Exercise brief> From the listing below, pull each line that includes "before".

Data block>

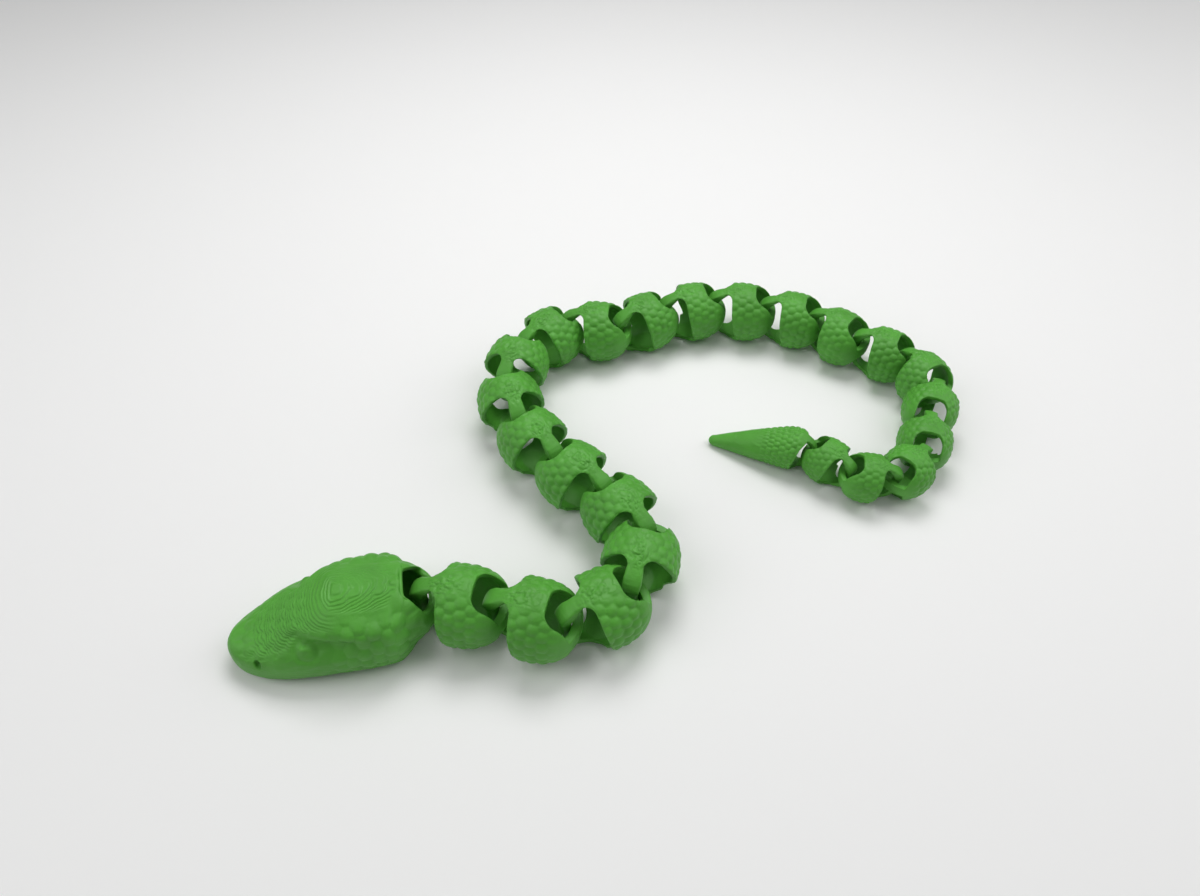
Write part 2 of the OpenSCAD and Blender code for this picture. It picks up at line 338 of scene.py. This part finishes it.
def crown_drop(points, skin, neck_x):
    """How far the top is lowered, so that it falls away all round the crown's highest point."""
    x, y, z = points.T
    side = np.abs(y)
    crown_z = z[(side < 1) & (np.abs(x - CROWN_X) < 1)].max()
    ahead = np.clip((CROWN_X - x) / FRONT_REACH, 0, None)
    behind = soft_step(x, CROWN_X, neck_x - 5)
    ceiling = crown_z - FRONT_FALL * ahead ** 1.5 - NAPE_FALL * behind - SIDE_FALL * y * y
    ceiling += 0.10 * noise(points, 5.0, seed=3) + 0.08 * noise(points, 2.6, seed=4)
    over = (z - ceiling) * soft_fall(side, 9, 17) * skin * soft_step(z, 16, 20)
    lowered = 0.5 * (over + np.sqrt(over * over + EASE * EASE)) - EASE / 2
    return np.clip(lowered, 0, None)


def brow_depth(x, z):
    """The brow stands out over a hollow, and the eye is a low dome in that hollow."""
    reach_z = np.where(z > HOLLOW_Z, HOLLOW_ABOVE, HOLLOW_BELOW)
    hollow = np.exp(-((x - HOLLOW_X) / HOLLOW_LENGTH) ** 2 - ((z - HOLLOW_Z) / reach_z) ** 2)
    from_eye = np.hypot((x - EYE_X) / EYE_STRETCH, z - EYE_Z)
    hollow *= 0.45 + 0.55 * soft_step(from_eye, 0.9, 2.4)
    moat = np.exp(-((from_eye - MOAT_RADIUS) / MOAT_WIDTH) ** 2)
    return HOLLOW_DEPTH * hollow + MOAT_DEPTH * moat


def cheek_depth(points, upness, neck_x):
    """Round scales on the cheeks, which fade out towards the eye, the top and the floor."""
    x, y, z = points.T
    side = np.abs(y)
    turn = np.arctan2(side, z - CHEEK_AXIS_Z)
    around = (turn - CHEEK_START) * np.hypot(side, z - CHEEK_AXIS_Z) - CHEEK_GAP
    cheek = soft_range(x, -9, 11, neck_x - 2, neck_x + 2) * soft_step(z, 2, 6)
    cheek *= 1 - 0.85 * soft_step(upness, 0.74, 0.94)
    return CHEEK_SCALES * pillows(x - 10, CHEEK_PACKING * around, CHEEK_GAP, seed=7) * cheek


def make_head():
    neck = hinge_at(1)
    mesh = fine_mesh("head", lambda p: p / MM, HEAD_VOXEL)
    shape = narrower_notch(points_of(mesh), neck[2])
    top = soft_step(shape[:, 2], 12, 17)
    shape = partly_smoothed(shape, edges_of(mesh), TOP_ROUNDS, top)
    put_points(mesh, shape)
    normals = normals_of(mesh)
    upness = normals[:, 2]
    skin = soft_step(outward(shape, normals, neck[2]), 0.1, 0.5)
    shape[:, 2] -= crown_drop(shape, skin, neck[0])

    x, y, z = shape.T
    snout = soft_range(x, -33, -28, -8, -2) * soft_step(upness, 0.55, 0.8)
    depth = brow_depth(x, z) * skin * soft_step(np.abs(y), 6, 9)
    depth += cheek_depth(shape, upness, neck[0]) * skin
    depth += SNOUT_SCALES * pillows(x, y, SNOUT_GAP, seed=9) * snout
    depth += waver(shape, 2.4, HEAD_WAVER, seed=5) * skin
    shape = shape - normals * depth[:, None]

    gentle = soft_step(upness, 0.93, 0.97)
    steep = soft_step(upness, 0.70, 0.82) * (1 - gentle) * soft_fall(shape[:, 0], -6, 6)
    shape = stepped(shape, LAYER, RING_STRENGTH * gentle * skin)
    shape = stepped(shape, 2 * LAYER, SNOUT_STRENGTH * steep * skin)
    piece_from(mesh, "printed_head", shape, "head")


# The tail

TAIL_SCALES = 0.4
TAIL_GAP = 2.5          # distance between the tail's scales
TAIL_WAVER = 0.05
STREAKS = 0.07          # depth of the long streaks towards the tip


def make_tail():
    root = hinge_at(LINKS + 1)
    mesh = fine_mesh("tail", lambda p: p / MM, TAIL_VOXEL)
    shape = points_of(mesh)
    normals = normals_of(mesh)
    middle = shape.mean(axis=0)
    heading = math.atan2(middle[1] - root[1], middle[0] - root[0])
    local = turned(shape - [root[0], root[1], 0], -heading)
    skin = soft_step(outward(local, turned(normals, -heading), root[2]), 0.1, 0.5)
    x, y, z = local.T
    around = np.arctan2(y, z - root[2]) * y.max()
    scaly = soft_range(x, 3, 8, 15, 24)
    depth = TAIL_SCALES * pillows(x + 0.7, around, TAIL_GAP, seed=31) * scaly
    depth += waver(local, 2.0, TAIL_WAVER, seed=33)
    depth += STREAKS * (1 + noise(local / [9, 2.4, 1], 0.8, seed=35) * soft_step(x, 10, 20))
    piece_from(mesh, "printed_tail", shape - normals * (depth * skin)[:, None], "tail")


# Materials, with noise scales in bumps per metre

PLASTIC = (0.328, 0.628, 0.216)     # colour as a screen shows it
DARKER = 0.95           # share of that colour in its dark clouds
LIGHTER = 1.04
PLASTIC_SHINE = 0.35
GLOSSIEST = 0.40        # least and greatest roughness
DULLEST = 0.55
STRAND_HEIGHT = 0.00010
GRAIN_HEIGHT = 0.00006
FLOOR = (0.9, 0.9, 0.895, 1)


def linear(channel):
    """A screen colour's channel as light."""
    return channel / 12.92 if channel <= 0.04045 else ((channel + 0.055) / 1.055) ** 2.4


def noise_node(nodes, links, where, scale, detail, stretch=(1, 1, 1)):
    """A noise texture in metres, with its coordinates stretched along each axis."""
    mapping = nodes.new("ShaderNodeMapping")
    mapping.inputs["Scale"].default_value = stretch
    texture = nodes.new("ShaderNodeTexNoise")
    texture.inputs["Scale"].default_value = scale
    texture.inputs["Detail"].default_value = detail
    links.new(where.outputs["Object"], mapping.inputs["Vector"])
    links.new(mapping.outputs["Vector"], texture.inputs["Vector"])
    return texture


def bump_node(nodes, links, texture, height, below=None):
    """A bump of the texture, on top of the bump below where there is one."""
    bump = nodes.new("ShaderNodeBump")
    bump.inputs["Strength"].default_value = 1
    bump.inputs["Distance"].default_value = height
    links.new(texture.outputs["Fac"], bump.inputs["Height"])
    if below:
        links.new(below.outputs["Normal"], bump.inputs["Normal"])
    return bump


def plastic_material():
    """Green plastic laid down in level strands: cloudy colour, fine grain and layer lines."""
    material = bpy.data.materials.new("green_plastic")
    material.use_nodes = True
    nodes, links = material.node_tree.nodes, material.node_tree.links
    shader = nodes["Principled BSDF"]
    shader.inputs["Specular IOR Level"].default_value = PLASTIC_SHINE
    where = nodes.new("ShaderNodeTexCoord")

    cloud = noise_node(nodes, links, where, scale=90, detail=4)
    ramp = nodes.new("ShaderNodeValToRGB")
    ramp.color_ramp.elements[0].position = 0.3
    ramp.color_ramp.elements[1].position = 0.7
    ramp.color_ramp.elements[0].color = (*(linear(c * DARKER) for c in PLASTIC), 1)
    ramp.color_ramp.elements[1].color = (*(linear(c * LIGHTER) for c in PLASTIC), 1)
    links.new(cloud.outputs["Fac"], ramp.inputs["Fac"])
    links.new(ramp.outputs["Color"], shader.inputs["Base Color"])

    patches = noise_node(nodes, links, where, scale=400, detail=2)
    gloss = nodes.new("ShaderNodeMapRange")
    gloss.inputs["To Min"].default_value = GLOSSIEST
    gloss.inputs["To Max"].default_value = DULLEST
    links.new(patches.outputs["Fac"], gloss.inputs["Value"])
    links.new(gloss.outputs["Result"], shader.inputs["Roughness"])

    strands = noise_node(nodes, links, where, scale=120, detail=2, stretch=(1, 1, 14))
    grain = noise_node(nodes, links, where, scale=1100, detail=2)
    lines = bump_node(nodes, links, strands, STRAND_HEIGHT)
    skin = bump_node(nodes, links, grain, GRAIN_HEIGHT, lines)
    links.new(skin.outputs["Normal"], shader.inputs["Normal"])
    return material


def floor_material():
    material = bpy.data.materials.new("backdrop")
    material.use_nodes = True
    shader = material.node_tree.nodes["Principled BSDF"]
    shader.inputs["Base Color"].default_value = FLOOR
    shader.inputs["Roughness"].default_value = 0.7
    return material


# Stage, light and camera, in metres

MIDDLE = (0.10, 0, 0)               # where the room's lamps point
ROOM_LIGHT = 0.175                  # strength of the even light from all round
LAMPS = (                           # name, place, aim, size and watts
    ("overhead", (0.10, -0.05, 1.1), MIDDLE, (1.6, 1.3), 1.0),
    ("left", (-0.9, 0, 0.9), MIDDLE, (0.8, 1.2), 5.2),
    ("right", (1.1, 0, 0.9), MIDDLE, (0.8, 1.2), 5.9),
    ("key", (0.18, 0.33, 0.6), (0.05, -0.05, 0), (0.4, 0.3), 2.2),
)
CAMERA_PLACE = (0.0562, -0.1385, 0.2343)
CAMERA_HEADING = math.radians(11.96)    # turn to the right of +Y
CAMERA_DIP = math.radians(48.93)        # below the horizon
FOCAL_PIXELS = 793
PHOTO_WIDTH = 1200                      # pixels


def make_stage():
    bpy.ops.mesh.primitive_plane_add(size=6, location=(0.1, 0.2, 0))
    floor = bpy.context.object
    floor.name = "floor"
    floor.data.materials.append(floor_material())


def area_light(name, place, aim, size, power):
    light = bpy.data.lights.new(name, "AREA")
    light.shape = "RECTANGLE"
    light.size, light.size_y = size
    light.energy = power
    lamp = bpy.data.objects.new(name, light)
    bpy.context.scene.collection.objects.link(lamp)
    lamp.location = place
    lamp.rotation_euler = (Vector(aim) - Vector(place)).to_track_quat("-Z", "Y").to_euler()


def make_light():
    world = bpy.data.worlds.new("room")
    bpy.context.scene.world = world
    world.use_nodes = True
    background = world.node_tree.nodes["Background"]
    background.inputs["Color"].default_value = (1, 1, 1, 1)
    background.inputs["Strength"].default_value = ROOM_LIGHT
    for lamp in LAMPS:
        area_light(*lamp)
    bpy.context.scene.view_settings.view_transform = "Standard"


def make_camera():
    camera = bpy.data.cameras.new("camera")
    camera.sensor_width = 36
    camera.sensor_fit = "HORIZONTAL"
    camera.lens = camera.sensor_width * FOCAL_PIXELS / PHOTO_WIDTH
    camera.clip_start = 0.01
    eye = bpy.data.objects.new("camera", camera)
    bpy.context.scene.collection.objects.link(eye)
    eye.location = CAMERA_PLACE
    eye.rotation_euler = (math.pi / 2 - CAMERA_DIP, 0, -CAMERA_HEADING)
    bpy.context.scene.camera = eye


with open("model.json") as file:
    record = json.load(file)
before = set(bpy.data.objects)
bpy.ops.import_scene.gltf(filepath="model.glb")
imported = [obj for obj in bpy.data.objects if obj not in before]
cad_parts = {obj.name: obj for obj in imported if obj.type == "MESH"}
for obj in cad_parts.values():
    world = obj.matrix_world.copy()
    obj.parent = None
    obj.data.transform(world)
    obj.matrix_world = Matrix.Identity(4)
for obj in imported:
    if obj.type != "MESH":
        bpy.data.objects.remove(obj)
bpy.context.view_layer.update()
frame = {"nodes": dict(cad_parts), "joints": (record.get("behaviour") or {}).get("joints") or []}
plastic = plastic_material()
make_camera()
make_stage()
make_light()
make_links()
make_head()
make_tail()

Problem solution>
before = set(bpy.data.objects)
imported = [obj for obj in bpy.data.objects if obj not in before]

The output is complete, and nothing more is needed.